As a starting point, there are three modest but meaningful steps the U.S. government could take quickly to improve U.S. security cooperation transparency: 

  1. Report annually on the value of security assistance and cooperation, by individual programs and country, allocated in the previous fiscal year. Ideally, this would include details on the kind, amount, and value of defense articles and services fashioned through United States-appropriated funding or sales. 
  2. Reform DOD’s annual Justification for Security Cooperation Program and Activity Funding report to Congress to disaggregate programmatic funding requests and provide allocations estimates and actual outlays from at least the two previous fiscal years. 

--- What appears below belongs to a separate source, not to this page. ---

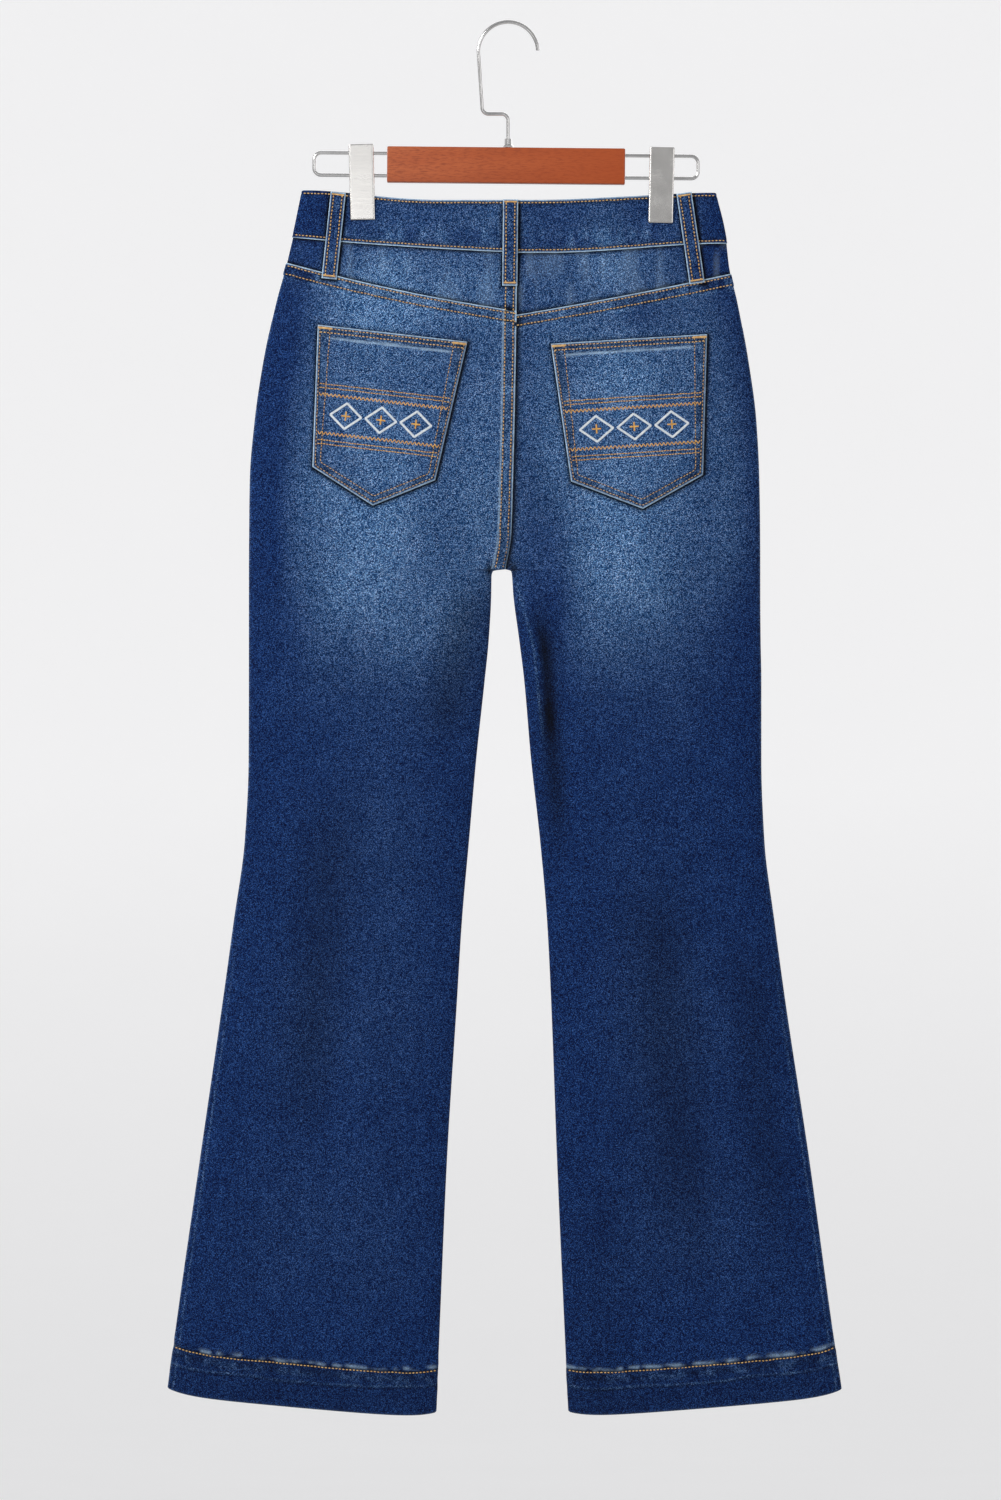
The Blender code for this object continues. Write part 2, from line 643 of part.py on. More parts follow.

  3. Ensure the Department of State discloses congressional notifications for Direct Commercial Sales, as is standard practice for Foreign Military Sales, and include specifics about the defense article or service being proposed for license, details on the recipient, and the anticipated dollar value of the sale. 

Such reforms would represent a notable start in emulating the good practice embodied by U.S. reporting on military aid to Ukraine and ensure that other military assistance programs benefit from similar levels of oversight, critical research, and healthy public engagement.